HBM grew from 52% to 63% of AI chip component costs
Epoch AI's Venkat Somala put real numbers on a story we already half-knew: high-bandwidth memory is now the single largest component cost in AI accelerators. HBM rose from 52 percent of AI chip component spending in Q1 2024 to 63 percent in Q4 2025, while the absolute spend by Nvidia, AMD, Google, and Amazon climbed from about $12 billion in 2024 to $32 billion in 2025. Advanced packaging slipped from 19 to 15 percent of the mix, auxiliary parts fell from 15 to 9, and logic dies held steady near 13. The breakdown is on Epoch's data-insights page at epoch.ai.

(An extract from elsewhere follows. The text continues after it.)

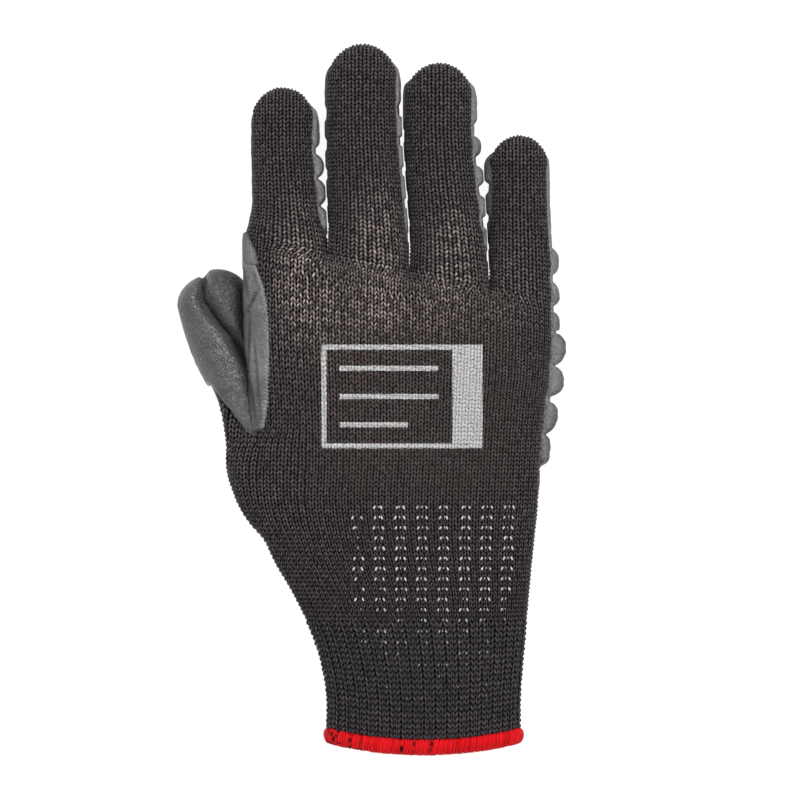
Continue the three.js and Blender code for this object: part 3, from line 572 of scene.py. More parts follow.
def cloth_from_grid(name: str, points: Array, marks: dict[str, Array], closed: bool, wall: float) -> bpy.types.Object:
    """Shapes a grid into a sheet or tube and gives it a wall.

    Args:
        name: Name of the piece.
        points: Points, rows by columns, whose outside lies to the left of rows crossed with columns.
        marks: Numbers at each point, by attribute name.
        closed: Whether the last column meets the first.
        wall: Thickness that is added inwards.

    Returns:
        The new object.
    """
    rows, columns = points.shape[:2]
    clear_selection()
    bpy.ops.mesh.primitive_grid_add(x_subdivisions=columns - 1, y_subdivisions=rows - 1, size=1.0, calc_uvs=True)
    piece = bpy.context.object
    piece.name = piece.data.name = name
    piece.data.vertices.foreach_set("co", in_metres(points))
    for mark, values in marks.items():
        set_attribute(piece.data, mark, values)
    piece.data.update()
    bpy.ops.object.mode_set(mode="EDIT")
    bpy.ops.mesh.select_all(action="SELECT")
    bpy.ops.mesh.remove_doubles(threshold=2e-6)
    if closed:
        bpy.ops.mesh.normals_make_consistent(inside=False)
    bpy.ops.object.mode_set(mode="OBJECT")
    if wall > 0:
        modifier = piece.modifiers.new("wall", "SOLIDIFY")
        modifier.thickness = wall * MM
        modifier.offset = -1.0
        modifier.use_even_offset = False
        bpy.ops.object.modifier_apply(modifier=modifier.name)
    bpy.ops.object.shade_smooth()
    return piece


@dataclass(frozen=True)
class Bead:
    """One short length of yarn, modelled once: its points, faces and UVs."""

    points: Array
    loops: Array
    sizes: Array
    uvs: Array

    @staticmethod
    def model(sides: int, rings: int) -> "Bead":
        """Models the bead from a sphere.

        Args:
            sides: Faces round it.
            rings: Bands along it.

        Returns:
            The bead, with z from -1 to 1 along the yarn.
        """
        clear_selection()
        bpy.ops.mesh.primitive_uv_sphere_add(segments=sides, ring_count=rings, radius=1.0, calc_uvs=True)
        piece = bpy.context.object
        mesh = piece.data
        points = np.zeros(len(mesh.vertices) * 3)
        loops = np.zeros(len(mesh.loops), int)
        sizes = np.zeros(len(mesh.polygons), int)
        uvs = np.zeros(len(mesh.loops) * 2)
        mesh.vertices.foreach_get("co", points)
        mesh.loops.foreach_get("vertex_index", loops)
        mesh.polygons.foreach_get("loop_total", sizes)
        mesh.uv_layers.active.data.foreach_get("uv", uvs)
        bpy.data.objects.remove(piece)
        bpy.data.meshes.remove(mesh)
        return Bead(points.reshape(-1, 3), loops, sizes, uvs.reshape(-1, 2))


def copies_of(bead: Bead, name: str, points: Array, marks: dict[str, Array]) -> bpy.types.Object:
    """Joins many copies of a bead into one mesh.

    Args:
        bead: The bead that each copy repeats.
        name: Name of the piece.
        points: Points of every copy, copies by the bead's points by 3.
        marks: One number for each copy, or for each of its points, by attribute name.

    Returns:
        The new object.
    """
    count, size = points.shape[:2]
    mesh = bpy.data.meshes.new(name)
    mesh.vertices.add(count * size)
    mesh.vertices.foreach_set("co", in_metres(points))
    loops = (bead.loops[None] + size * np.arange(count)[:, None]).astype(np.int32).ravel()
    sizes = np.tile(bead.sizes, count).astype(np.int32)
    mesh.loops.add(len(loops))
    mesh.loops.foreach_set("vertex_index", loops)
    mesh.polygons.add(len(sizes))
    mesh.polygons.foreach_set("loop_start", np.concatenate([[0], np.cumsum(sizes)[:-1]]).astype(np.int32))
    mesh.polygons.foreach_set("loop_total", sizes)
    mesh.uv_layers.new(name="UVMap")
    mesh.uv_layers.active.data.foreach_set("uv", np.tile(bead.uvs, (count, 1)).astype(np.float32).ravel())
    for mark, values in marks.items():
        set_attribute(mesh, mark, values if values.ndim == 2 else np.repeat(values, size))
    mesh.update(calc_edges=True)
    mesh.validate()
    mesh.shade_smooth()
    piece = bpy.data.objects.new(name, mesh)
    bpy.context.scene.collection.objects.link(piece)
    return piece


def hand_in(piece: bpy.types.Object, material: bpy.types.Material, nodes: tuple[str, ...] = ()) -> None:
    """Dresses a piece, ties it to the frame and reports it.

    Args:
        piece: The finished piece.
        material: Its material.
        nodes: CAD nodes that it stands for.
    """
    piece.data.materials.clear()
    piece.data.materials.append(material)
    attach(piece, "root")
    if nodes:
        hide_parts(*nodes)
    LOG.info("%s: %d faces", piece.name, len(piece.data.polygons))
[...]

The shape of that shift matters. A logic die is the thing usually called "the chip", but the bill of materials for an accelerator now leans more on stacked DRAM than on the compute silicon itself. That helps explain why memory makers like SK hynix, Micron, and Samsung keep raising HBM prices into 2026, why Microsoft and Meta have walked up their capex forecasts, and why DDR5 for ordinary servers and laptops is getting squeezed. Memory fabs are being pulled toward whoever pays the most per wafer, and right now that is the AI accelerator buyers.
For anyone trying to forecast where inference costs land, this is the cleanest data point in months. It suggests the floor on per-token cost is being set in the HBM stack, not in GPU compute or in advanced packaging, and that the slope of price decline depends on memory yields more than on Nvidia's roadmap.
Why it matters
If you build on hosted LLMs or budget GPU capacity, the cost of inference over the next two years tracks HBM supply more than anything else. Treat memory pricing, not raw compute, as the leading indicator for when API prices start moving again.